Given the gravity of the situation I should like the British Prime Minister to propose a new United Nations resolution which would authorise the sending of a peace-keeping force to the region, as a matter of urgency. This would surely be a good deal more to the point than the current posturings by heads of state on the arcane question of UN reforms.

The world community needs to act, dispassionately but resolutely, while there is still time, to prevent a bloodbath. Such a disaster would likely see the destruction of Iraq's historic treasures, to say nothing of the threat posed to world oil supplies should this fragile country fall into chaos. Mr Blair should capitalise on his special relationship with Mr Bush to persuade his American friends to join him in this humanitarian mission, despite that country's traditional reservations in such matters.

MALCOLM ROSS

LITTLEHEMPSTON, DEVON

Sir: This week's World Summit was supposed to the make the UN the kind of organisation that would never again fail to prevent conflicts like Rwanda. Hope for a radical outcome had been diminishing for some time, but the final result remains a disappointment.

Agreement to create a Peacebuilding Commission and recognising the Responsibility to Protect are welcome - although a more ambitious agreement empowering the Commission to prevent conflict and urging members of the Security Council not to use the veto in cases of genocide would have made a more powerful impact on human security.

More incredible is the complete failure by world leaders to include any language on disarmament, of both conventional weapons and small arms and light weapons. This is a massive backwards step and a glaring disappointment that will hinder the UN's responsibility to secure stability and development for all. We hope and expect the UK Government will continue to push for an international agreement to an arms trade treaty.

CLAIRE HICKSON

SAFERWORLD, LONDON N1

'Balance' between terror and torture

Sir: Charles Clarke, in his speech to the European Parliament, (Podium, 8 September) talks of the right to be protected from torture being considered side by side with the right to be protected from terrorism. He says that it is difficult to get the balance right.

If he sees a difficulty - and if this really is the choice - then clearly he is committed either to asserting that people should not always be protected from torture or that people ought not always to be protected from terrorism. So, would you please make it clear which are you going for, Mr Clarke?

PETER CAVE

LONDON W1

Sir: I'm ever so glad that Charles Clarke is protecting my civil right to not be blown up. There are a number of approaches that we can take in order to minimise the risk of being blown up.

We could, for example, vow to never again launch a war of aggression based on lies that resulted in lots of foreign people being blown up. We could stop hosting arms fairs in East London that offer all manner of goodies that can be used to blow people up.

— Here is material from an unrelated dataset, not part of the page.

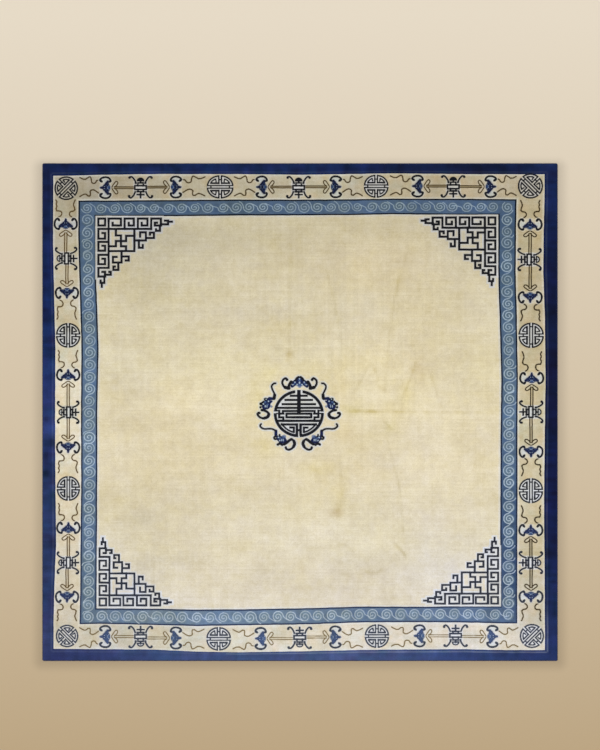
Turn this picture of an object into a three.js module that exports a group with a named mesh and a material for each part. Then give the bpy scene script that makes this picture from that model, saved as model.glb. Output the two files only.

Alternatively, we could transform Britain into a totalitarian fascist police state where dodgy-looking foreigners can be executed on the basis of suspicion. That'll learn 'em.

ROBERT TARBUCK

LONDON N19

Sir: As an employer of over 100 people in central London, including in Russell Square, I would rather Eliza Manningham-Buller, the head of MI5, restrict our freedom a little than have them blown apart in their office or on their way to work.

Your correspondent in Holbeach St Marks, in Lincolnshire, (letter, 12 September) possibly sits in a more comfortable place to defend the rights of all, including those whom he would wish to protect whilst they plan their next attack on the lives of my friends and colleagues.

GARETH MARR

COOKHAM, BERKSHIRE

Burden of sin in the cinema

Sir: Charles Thomas (letters, 14 September) states "We are all sinners, and ... the only difference between Christians and those of other faiths or no faith is that Christians have accepted the free gift given by Christ."

The trouble is that we must accept that we are sinners before we can accept the gift offered by Christ. This is hardly a free gift then, is it? I consider myself neither a sinner nor a Christian, and to accept the label of sinner I must bear the weight of guilt for my own existence. The price is way too high, and I will be inclined to hurl my popcorn at the screen when I see the Alpha Course ads.

JOHN PEDERSEN

TOTNES, DEVON

Negligent president

Sir: If owners of an old people's home can be charged with "negligent homicide" for not removing people from the path of the rising waters in New Orleans, can George Bush not be indicted on exactly the same grounds?

ANDREW HUDSON

BANSTEAD, SURREY

British and English

Sir: For someone who is both anti-imperialist and anti-racist to be both imperialist and racist in her arguments about Englishness is quite an achievement. Yasmin Alibhai-Brown's approval of a British identity (12 September) fails to recognise its imperialist origins: it was promulgated and sustained by empire and foreign war. When it comes to thinking about Englishness she insultingly and ridiculously stereotypes what it means to be English and assumes that only white people can be English. Relax, Yasmin - you too could be English.

RAY SNAITH

NEWCASTLE UPON TYNE

Victory celebration

Sir: Hearty congratulations to England's cricketers for wresting the Ashes back from the withered grip of the Australians. Was it wise though for the Prime Minister to receive the England team at 10 Downing Street? After all, by their own admission, this was a group of young men who had spent the entire night binge-drinking. Aren't you supposed to be clamping down on these sort of people Mr Blair, not cosying up to them?

DEREK COLLETT

CHARLBURY, OXFORDSHIRE

Fall of the curtain

Sir: The opening of the article "On the trail of the Iron Curtain" (14 September) states: "It is almost half a century since Winston Churchill declared in dramatic style that an 'Iron Curtain' had fallen across Europe". No it is not. Churchill's speech was delivered in Fulton, Missouri, on 5 March 1946.

PHILIP NORTON

PROFESSOR OF GOVERNMENT UNIVERSITY OF HULL

Feline linguist

Sir: The letter from Betty Brass about her parents' dog (14 September) inspires me to write. I am a professional translator working in a variety of mainstream European languages.

My cat has long since understood the word "fish", irksome when I mention it in connection with my own dinner rather than hers! I then began to refer to it in French, then Italian and, finally, Spanish. I decided against German - too similar to the English. It has all been in vain! I now have a trilingual cat - at least in matters of feline gastronomy!